Return, exactly as written, the lines from the one containing "arm = turn(spreader_arm(), Y, -math.degrees(arm_slope))" through the one containing "from mathutils import Matrix, Vector", with both ends included.

SUPPLIED INFORMATION –
+ + + + + + +
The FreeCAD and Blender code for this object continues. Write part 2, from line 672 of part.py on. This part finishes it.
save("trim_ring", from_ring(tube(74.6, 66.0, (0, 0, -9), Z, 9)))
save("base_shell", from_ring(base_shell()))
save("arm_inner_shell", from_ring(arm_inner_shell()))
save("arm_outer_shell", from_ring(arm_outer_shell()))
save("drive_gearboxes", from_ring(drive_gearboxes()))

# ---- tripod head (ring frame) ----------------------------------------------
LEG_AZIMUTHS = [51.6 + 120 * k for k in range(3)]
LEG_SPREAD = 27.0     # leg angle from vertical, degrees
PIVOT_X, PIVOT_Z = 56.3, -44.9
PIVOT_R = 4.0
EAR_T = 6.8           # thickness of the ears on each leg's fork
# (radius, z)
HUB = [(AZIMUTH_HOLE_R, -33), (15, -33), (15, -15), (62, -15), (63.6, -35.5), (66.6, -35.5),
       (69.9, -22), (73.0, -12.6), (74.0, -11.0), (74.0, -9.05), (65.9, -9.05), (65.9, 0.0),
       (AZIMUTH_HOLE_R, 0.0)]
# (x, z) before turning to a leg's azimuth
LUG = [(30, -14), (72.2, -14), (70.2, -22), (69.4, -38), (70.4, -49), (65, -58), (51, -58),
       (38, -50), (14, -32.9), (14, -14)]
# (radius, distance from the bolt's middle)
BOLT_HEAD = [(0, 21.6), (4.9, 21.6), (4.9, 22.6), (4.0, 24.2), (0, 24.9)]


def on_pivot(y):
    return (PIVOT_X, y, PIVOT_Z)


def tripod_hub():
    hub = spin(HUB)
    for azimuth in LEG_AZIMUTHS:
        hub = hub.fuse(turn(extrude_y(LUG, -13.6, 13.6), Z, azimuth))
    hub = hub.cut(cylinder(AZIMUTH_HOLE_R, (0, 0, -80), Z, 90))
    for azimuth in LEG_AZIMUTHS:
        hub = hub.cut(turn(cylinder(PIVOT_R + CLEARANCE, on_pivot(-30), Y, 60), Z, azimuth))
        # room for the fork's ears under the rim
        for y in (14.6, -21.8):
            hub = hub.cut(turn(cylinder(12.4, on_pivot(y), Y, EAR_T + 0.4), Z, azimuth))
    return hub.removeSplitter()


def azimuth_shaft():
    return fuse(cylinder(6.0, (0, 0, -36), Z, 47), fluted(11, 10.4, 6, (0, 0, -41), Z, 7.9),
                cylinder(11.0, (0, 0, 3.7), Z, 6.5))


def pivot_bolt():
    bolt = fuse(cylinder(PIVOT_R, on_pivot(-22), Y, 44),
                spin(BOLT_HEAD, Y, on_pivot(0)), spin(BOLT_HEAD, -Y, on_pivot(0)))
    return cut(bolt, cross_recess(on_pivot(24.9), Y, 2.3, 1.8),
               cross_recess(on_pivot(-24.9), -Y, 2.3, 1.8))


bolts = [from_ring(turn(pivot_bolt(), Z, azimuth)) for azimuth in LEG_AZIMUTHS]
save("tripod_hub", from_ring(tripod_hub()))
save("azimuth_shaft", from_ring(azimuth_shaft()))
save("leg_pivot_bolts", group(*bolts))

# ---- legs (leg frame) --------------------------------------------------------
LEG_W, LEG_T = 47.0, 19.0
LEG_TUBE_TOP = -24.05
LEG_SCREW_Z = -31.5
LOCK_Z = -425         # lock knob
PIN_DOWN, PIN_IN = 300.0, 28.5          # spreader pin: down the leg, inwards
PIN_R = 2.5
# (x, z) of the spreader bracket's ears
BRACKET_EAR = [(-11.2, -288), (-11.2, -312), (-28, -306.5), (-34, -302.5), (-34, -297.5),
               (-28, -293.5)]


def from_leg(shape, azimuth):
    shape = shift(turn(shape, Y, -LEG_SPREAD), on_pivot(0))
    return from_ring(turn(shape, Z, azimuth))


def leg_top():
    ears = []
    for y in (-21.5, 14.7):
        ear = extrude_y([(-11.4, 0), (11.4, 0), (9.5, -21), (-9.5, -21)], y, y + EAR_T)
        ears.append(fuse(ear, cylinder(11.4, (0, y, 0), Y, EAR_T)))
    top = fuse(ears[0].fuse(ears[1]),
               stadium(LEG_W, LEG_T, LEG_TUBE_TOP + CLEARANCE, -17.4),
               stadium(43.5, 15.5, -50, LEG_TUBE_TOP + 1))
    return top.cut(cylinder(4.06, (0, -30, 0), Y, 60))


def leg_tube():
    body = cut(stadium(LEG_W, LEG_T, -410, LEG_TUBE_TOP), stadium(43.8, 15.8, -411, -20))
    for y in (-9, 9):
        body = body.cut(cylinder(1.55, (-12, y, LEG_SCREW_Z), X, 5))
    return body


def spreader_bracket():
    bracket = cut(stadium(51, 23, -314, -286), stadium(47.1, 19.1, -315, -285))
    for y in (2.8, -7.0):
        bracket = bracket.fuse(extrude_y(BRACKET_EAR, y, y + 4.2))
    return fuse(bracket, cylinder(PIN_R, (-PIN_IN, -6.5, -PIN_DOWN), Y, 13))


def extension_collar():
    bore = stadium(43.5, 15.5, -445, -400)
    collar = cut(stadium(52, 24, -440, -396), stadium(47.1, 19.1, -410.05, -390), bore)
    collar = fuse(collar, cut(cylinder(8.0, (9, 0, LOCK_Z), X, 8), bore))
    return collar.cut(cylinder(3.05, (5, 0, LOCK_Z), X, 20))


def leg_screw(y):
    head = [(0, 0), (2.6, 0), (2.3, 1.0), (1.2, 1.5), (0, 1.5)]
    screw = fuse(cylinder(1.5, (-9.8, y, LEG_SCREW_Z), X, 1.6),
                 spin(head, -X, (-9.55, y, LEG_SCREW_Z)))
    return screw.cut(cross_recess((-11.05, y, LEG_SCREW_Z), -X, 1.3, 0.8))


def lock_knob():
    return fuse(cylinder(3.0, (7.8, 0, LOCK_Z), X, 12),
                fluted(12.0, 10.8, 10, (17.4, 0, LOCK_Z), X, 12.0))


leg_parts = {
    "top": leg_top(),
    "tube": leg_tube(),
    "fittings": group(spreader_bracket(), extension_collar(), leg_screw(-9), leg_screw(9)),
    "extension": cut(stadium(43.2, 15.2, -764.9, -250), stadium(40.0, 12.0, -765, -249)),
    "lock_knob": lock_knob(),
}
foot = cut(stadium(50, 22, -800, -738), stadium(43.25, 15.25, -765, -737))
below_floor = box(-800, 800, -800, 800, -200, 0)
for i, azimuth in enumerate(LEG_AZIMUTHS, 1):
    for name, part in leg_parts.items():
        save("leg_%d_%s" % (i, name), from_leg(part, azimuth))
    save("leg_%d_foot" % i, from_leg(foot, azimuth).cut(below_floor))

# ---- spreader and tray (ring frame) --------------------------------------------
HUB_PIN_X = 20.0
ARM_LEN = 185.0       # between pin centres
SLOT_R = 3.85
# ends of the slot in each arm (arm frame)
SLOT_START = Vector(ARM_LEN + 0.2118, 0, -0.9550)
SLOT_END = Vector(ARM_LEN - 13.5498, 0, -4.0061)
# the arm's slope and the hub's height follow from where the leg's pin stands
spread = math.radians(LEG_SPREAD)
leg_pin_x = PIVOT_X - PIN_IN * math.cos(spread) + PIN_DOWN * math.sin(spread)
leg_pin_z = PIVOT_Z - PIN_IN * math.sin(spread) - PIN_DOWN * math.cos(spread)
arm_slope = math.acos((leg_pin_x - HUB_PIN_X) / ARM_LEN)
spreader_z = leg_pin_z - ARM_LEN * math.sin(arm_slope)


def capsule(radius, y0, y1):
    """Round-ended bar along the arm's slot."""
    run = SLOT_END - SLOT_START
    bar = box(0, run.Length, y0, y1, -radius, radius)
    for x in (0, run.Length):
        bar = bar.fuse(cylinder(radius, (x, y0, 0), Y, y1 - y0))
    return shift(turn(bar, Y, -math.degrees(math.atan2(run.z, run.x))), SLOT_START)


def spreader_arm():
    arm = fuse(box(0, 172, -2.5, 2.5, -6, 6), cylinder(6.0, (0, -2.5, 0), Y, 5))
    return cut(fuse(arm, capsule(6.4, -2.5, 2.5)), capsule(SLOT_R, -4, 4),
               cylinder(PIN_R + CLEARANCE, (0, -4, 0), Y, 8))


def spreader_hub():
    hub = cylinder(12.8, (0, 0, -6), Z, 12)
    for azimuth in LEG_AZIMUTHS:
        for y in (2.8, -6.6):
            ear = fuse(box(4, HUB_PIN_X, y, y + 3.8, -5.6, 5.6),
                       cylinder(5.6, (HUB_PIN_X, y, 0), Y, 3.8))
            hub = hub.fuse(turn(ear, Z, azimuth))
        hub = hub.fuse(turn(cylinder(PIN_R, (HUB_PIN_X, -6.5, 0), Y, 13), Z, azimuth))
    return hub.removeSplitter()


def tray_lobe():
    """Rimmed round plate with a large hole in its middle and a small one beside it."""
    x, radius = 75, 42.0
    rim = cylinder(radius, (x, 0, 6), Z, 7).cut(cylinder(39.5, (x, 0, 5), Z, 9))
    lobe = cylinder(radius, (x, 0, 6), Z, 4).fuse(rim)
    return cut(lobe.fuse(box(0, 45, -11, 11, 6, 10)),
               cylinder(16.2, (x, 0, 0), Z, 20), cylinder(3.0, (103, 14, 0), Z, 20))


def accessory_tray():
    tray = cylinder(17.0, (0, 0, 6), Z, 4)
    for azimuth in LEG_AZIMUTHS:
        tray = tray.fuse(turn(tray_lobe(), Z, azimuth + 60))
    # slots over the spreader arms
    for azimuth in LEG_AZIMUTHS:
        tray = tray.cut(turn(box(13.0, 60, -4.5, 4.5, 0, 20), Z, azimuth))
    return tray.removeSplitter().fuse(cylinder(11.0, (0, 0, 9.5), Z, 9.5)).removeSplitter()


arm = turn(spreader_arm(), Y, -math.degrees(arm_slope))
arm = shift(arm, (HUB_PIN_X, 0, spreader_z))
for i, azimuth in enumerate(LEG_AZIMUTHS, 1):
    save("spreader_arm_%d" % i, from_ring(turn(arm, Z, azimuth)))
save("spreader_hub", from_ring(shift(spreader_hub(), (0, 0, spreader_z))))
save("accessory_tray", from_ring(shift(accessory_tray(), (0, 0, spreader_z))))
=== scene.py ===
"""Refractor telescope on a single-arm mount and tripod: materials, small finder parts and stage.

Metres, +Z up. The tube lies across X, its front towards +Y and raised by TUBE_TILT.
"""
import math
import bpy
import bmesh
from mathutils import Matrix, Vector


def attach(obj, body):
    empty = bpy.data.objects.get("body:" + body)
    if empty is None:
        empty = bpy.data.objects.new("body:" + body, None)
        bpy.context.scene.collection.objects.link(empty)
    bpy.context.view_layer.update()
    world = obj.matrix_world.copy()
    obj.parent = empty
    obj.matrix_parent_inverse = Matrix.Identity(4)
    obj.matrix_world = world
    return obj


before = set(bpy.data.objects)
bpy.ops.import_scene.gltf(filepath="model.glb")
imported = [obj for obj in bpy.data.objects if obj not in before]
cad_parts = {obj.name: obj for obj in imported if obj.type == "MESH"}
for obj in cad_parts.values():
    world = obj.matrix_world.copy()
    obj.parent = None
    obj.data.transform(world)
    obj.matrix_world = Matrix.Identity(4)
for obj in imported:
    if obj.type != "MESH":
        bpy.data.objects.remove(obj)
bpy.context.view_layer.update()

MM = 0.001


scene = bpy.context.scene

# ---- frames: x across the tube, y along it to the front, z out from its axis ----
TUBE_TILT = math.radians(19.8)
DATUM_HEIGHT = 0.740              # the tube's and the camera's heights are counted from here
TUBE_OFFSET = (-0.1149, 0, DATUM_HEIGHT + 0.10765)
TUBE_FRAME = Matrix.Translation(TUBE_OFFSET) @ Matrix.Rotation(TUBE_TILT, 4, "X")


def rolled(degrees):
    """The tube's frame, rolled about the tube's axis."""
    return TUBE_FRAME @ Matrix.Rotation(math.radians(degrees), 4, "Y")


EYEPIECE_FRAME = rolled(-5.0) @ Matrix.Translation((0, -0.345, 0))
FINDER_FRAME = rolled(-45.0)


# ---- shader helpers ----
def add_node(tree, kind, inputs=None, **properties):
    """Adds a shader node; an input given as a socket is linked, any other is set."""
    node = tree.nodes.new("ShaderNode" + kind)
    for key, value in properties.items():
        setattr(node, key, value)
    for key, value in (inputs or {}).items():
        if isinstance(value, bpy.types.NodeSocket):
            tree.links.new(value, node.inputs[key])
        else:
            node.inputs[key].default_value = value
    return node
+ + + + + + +
RESULT OF THIS TASK –
arm = turn(spreader_arm(), Y, -math.degrees(arm_slope))
arm = shift(arm, (HUB_PIN_X, 0, spreader_z))
for i, azimuth in enumerate(LEG_AZIMUTHS, 1):
    save("spreader_arm_%d" % i, from_ring(turn(arm, Z, azimuth)))
save("spreader_hub", from_ring(shift(spreader_hub(), (0, 0, spreader_z))))
save("accessory_tray", from_ring(shift(accessory_tray(), (0, 0, spreader_z))))
=== scene.py ===
"""Refractor telescope on a single-arm mount and tripod: materials, small finder parts and stage.

Metres, +Z up. The tube lies across X, its front towards +Y and raised by TUBE_TILT.
"""
import math
import bpy
import bmesh
from mathutils import Matrix, Vector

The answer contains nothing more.